I'll get straight to it!
Been with partner 6+ years and have recently had a baby with him.
I also have other children from a previous relationship. The dynamics all work fine and my partner & children have the loveliest bond with each other and love each other dearly.
All was fine across the board my other children were fully embraced and accepted by partners family and always thought of and asked after etc.
However, since our daughter was born I feel there has been a massive shift...partner & myself have spoken about this and he has agreed at times it does seem that way but he feels it from a place of excitement and the buzz of a baby and it being his sides first grandchild/nephew etc. I agreed and kept quiet to see if that would settle and things would return to how they were.
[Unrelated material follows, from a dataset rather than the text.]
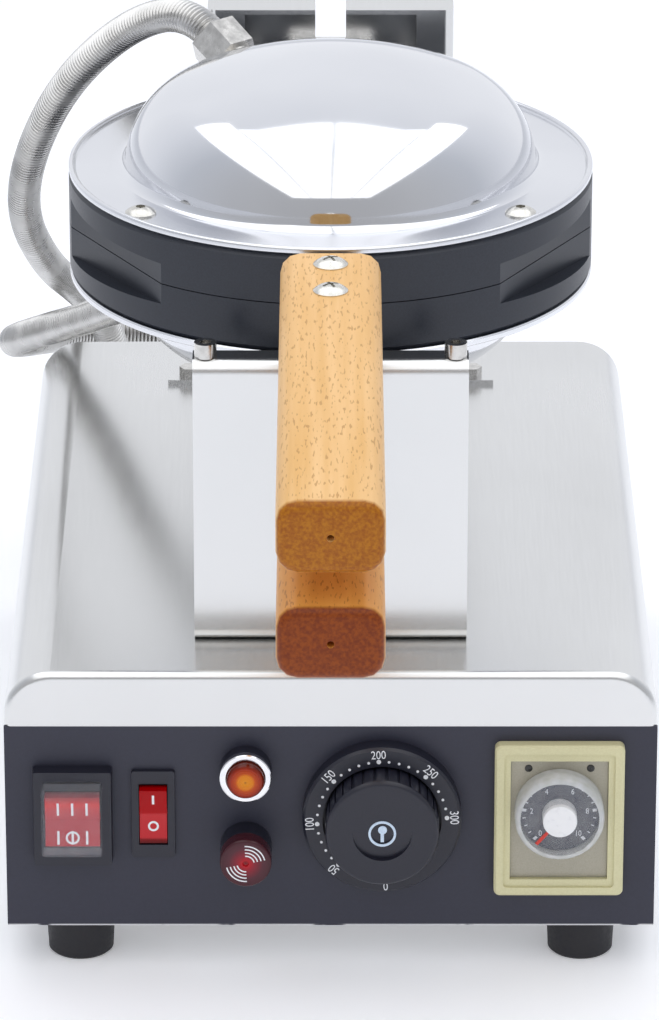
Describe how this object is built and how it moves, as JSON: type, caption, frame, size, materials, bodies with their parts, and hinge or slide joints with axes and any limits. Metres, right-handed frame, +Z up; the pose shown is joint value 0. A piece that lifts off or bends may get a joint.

Not the case ...we are 5 months on since daughter was born and It seems to be consistent and no change.
partner called his mum the other day and first thing she asked was after the baby no mention of the other children.
This evening I called and again she asked me to send recent photos of baby so she could show her work colleagues.
Sister in law told me (rather excitedly) she's put a photo up at her house of her with my daughter, she has lots of photos of the other children but has never bothered to put pictures up.
My children adore MIL and SIL and I just am beginning to feel as though the new baby is more important to them and I'm hurt if I'm honest.
Spoken lots with partner about these issues and how I feel. I feel he always excuses there behaviour and says the buzz will fizzle out.
So upset and hurt over the sudden shift towards my other children and am not sure how to raise it with them all without causing a row or fall out as I'm so angry and hurt.
Any thoughts and advice would be appreciated....thanks all.